▸ Written request
Repeat the entire listing exactly.

Start

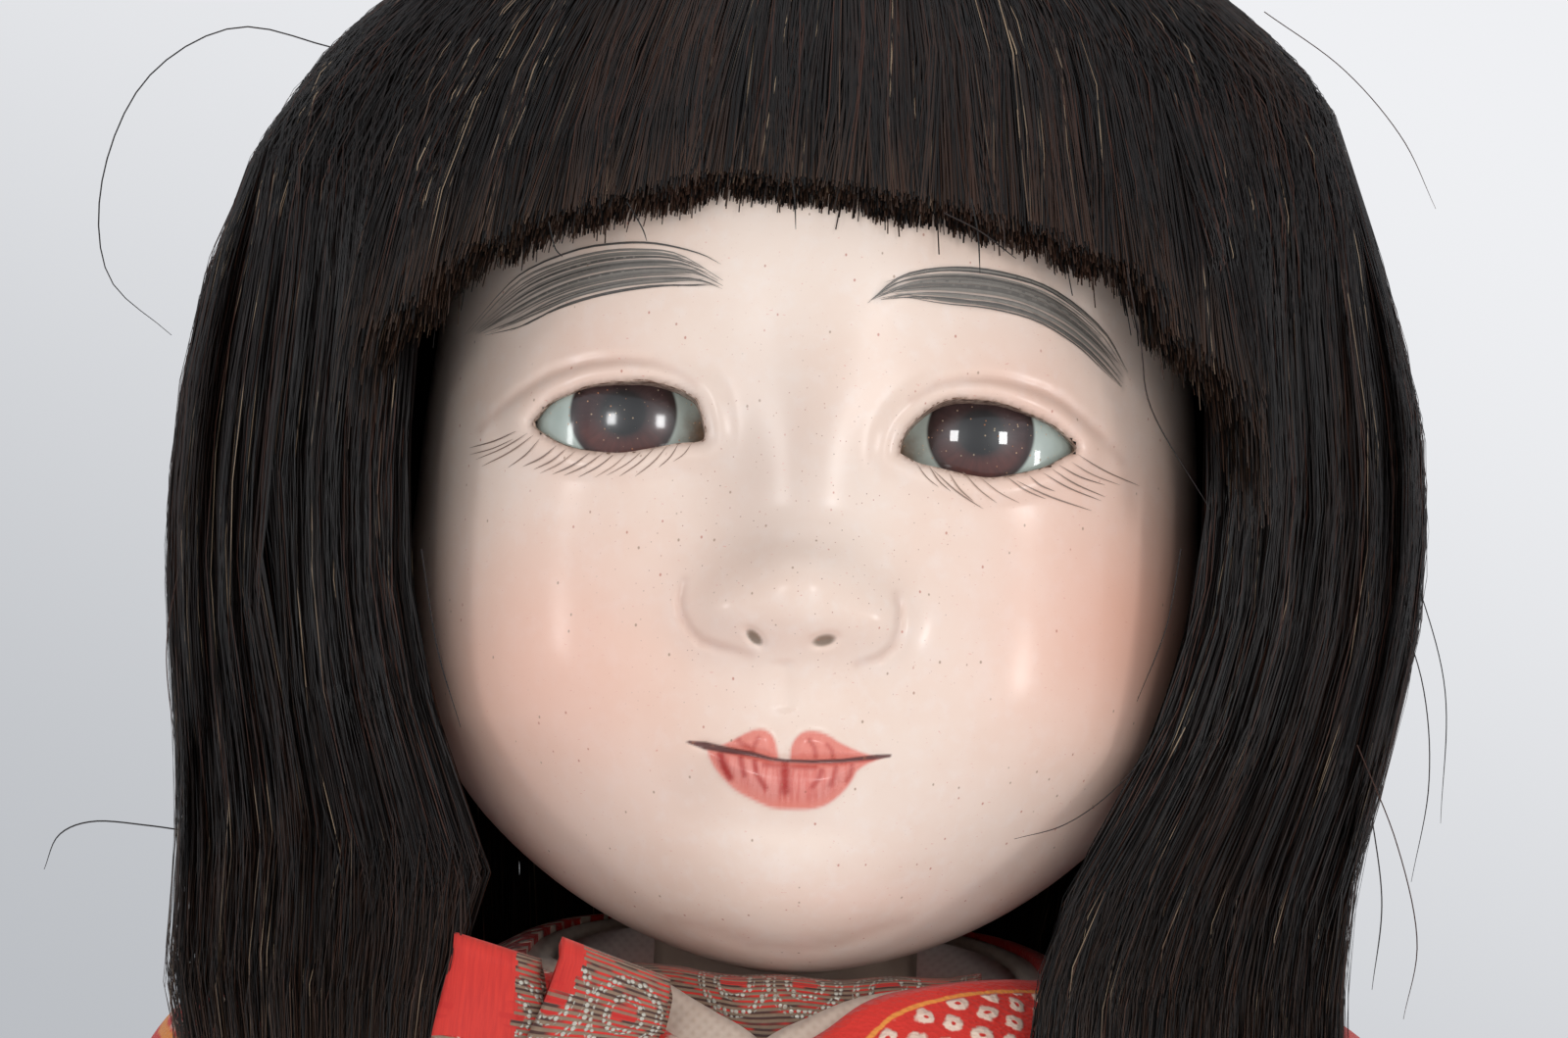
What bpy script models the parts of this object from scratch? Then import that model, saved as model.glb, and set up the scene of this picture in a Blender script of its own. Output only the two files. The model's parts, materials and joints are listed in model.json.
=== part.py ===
# A dressed play doll: moulded head with glass eyes and a bobbed wig, composition chest, hips, arms
# and legs joined by stuffed cloth, in a kimono with a brocade sash.
# The doll faces -Y and stands on the plane Z = 0. Lengths are in metres.

import math

import bmesh
import bpy
from mathutils import Vector

# Whole figure
CHIN_HEIGHT = 0.318
GAP = 0.0003                      # left between pieces that touch
SOFT_GAP = 0.0007                 # left under cloth that lies on a curved piece
OVERRUN = 0.004                   # how far a cutter runs past what it cuts

# Head, measured from the chin up and from the neck's axis out
HEAD_HEIGHT = 0.071
FACE_HALF_WIDTH = 0.0251
FACE_DEPTH = 0.0262
SKULL_DEPTH = 0.030
HEAD_WALL = 0.0024
NAPE_RISE = 0.020                 # how much higher the nape is than the chin
WIDEST_SHARE = 0.465              # height of the head's widest place
SIDE_POWER = 2.25                 # outline from the front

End

▸ Solution to this exercise
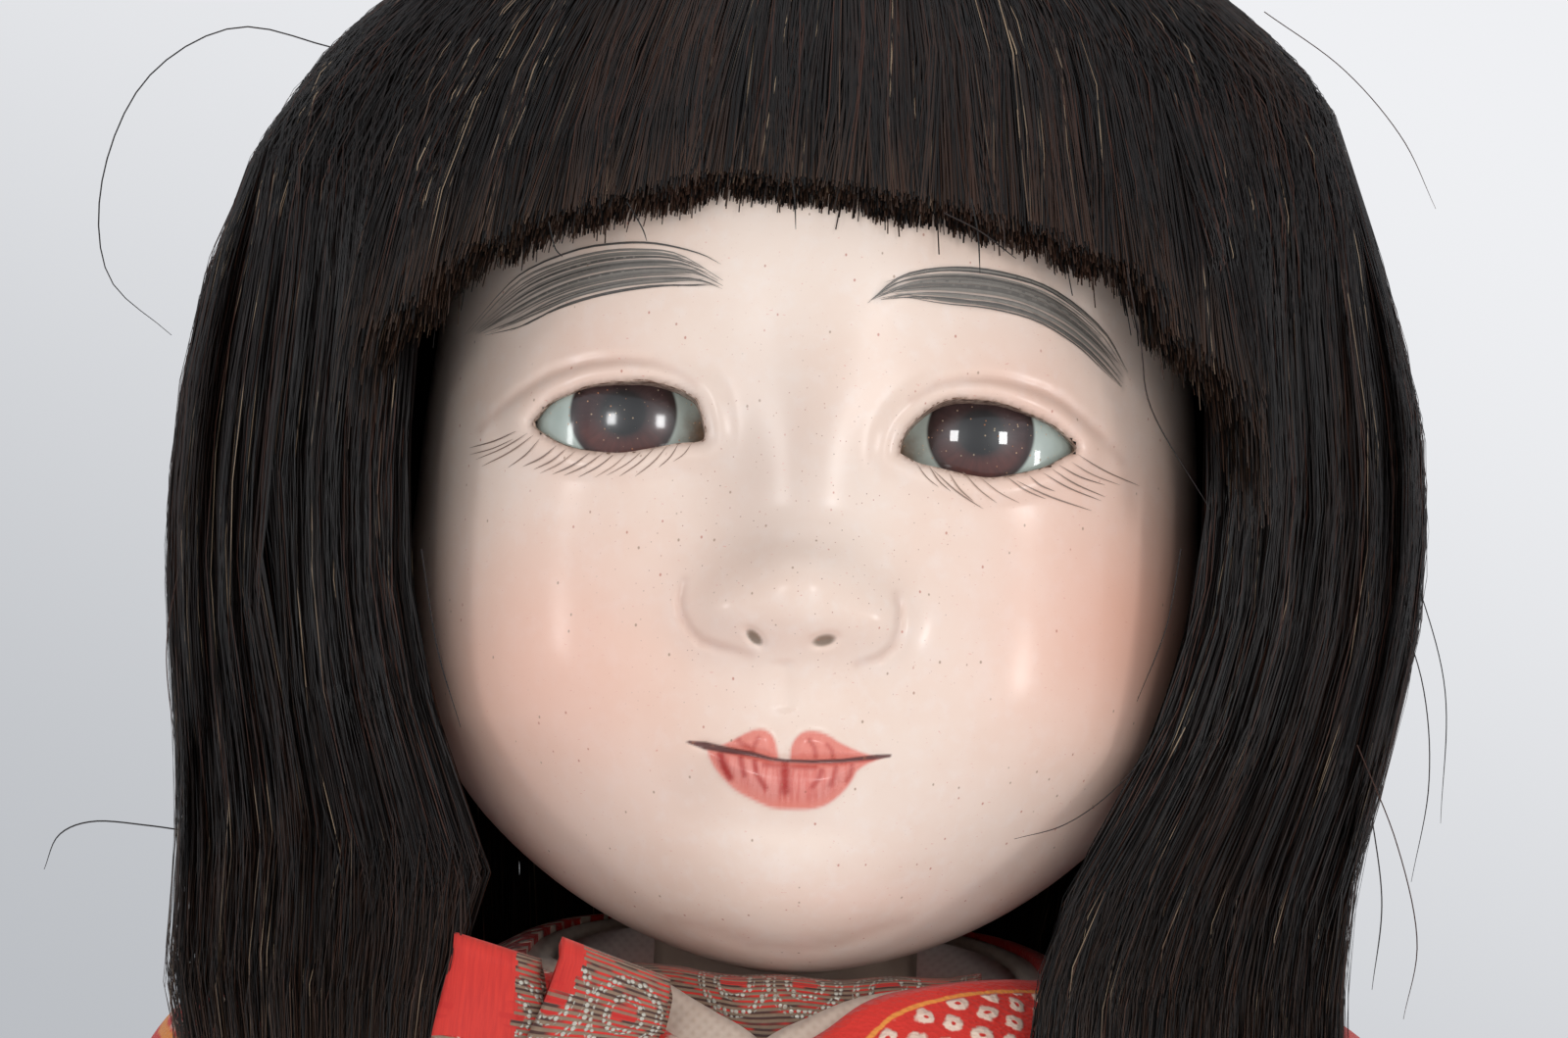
What bpy script models the parts of this object from scratch? Then import that model, saved as model.glb, and set up the scene of this picture in a Blender script of its own. Output only the two files. The model's parts, materials and joints are listed in model.json.
=== part.py ===
# A dressed play doll: moulded head with glass eyes and a bobbed wig, composition chest, hips, arms
# and legs joined by stuffed cloth, in a kimono with a brocade sash.
# The doll faces -Y and stands on the plane Z = 0. Lengths are in metres.

import math

import bmesh
import bpy
from mathutils import Vector

# Whole figure
CHIN_HEIGHT = 0.318
GAP = 0.0003                      # left between pieces that touch
SOFT_GAP = 0.0007                 # left under cloth that lies on a curved piece
OVERRUN = 0.004                   # how far a cutter runs past what it cuts

# Head, measured from the chin up and from the neck's axis out
HEAD_HEIGHT = 0.071
FACE_HALF_WIDTH = 0.0251
FACE_DEPTH = 0.0262
SKULL_DEPTH = 0.030
HEAD_WALL = 0.0024
NAPE_RISE = 0.020                 # how much higher the nape is than the chin
WIDEST_SHARE = 0.465              # height of the head's widest place
SIDE_POWER = 2.25                 # outline from the front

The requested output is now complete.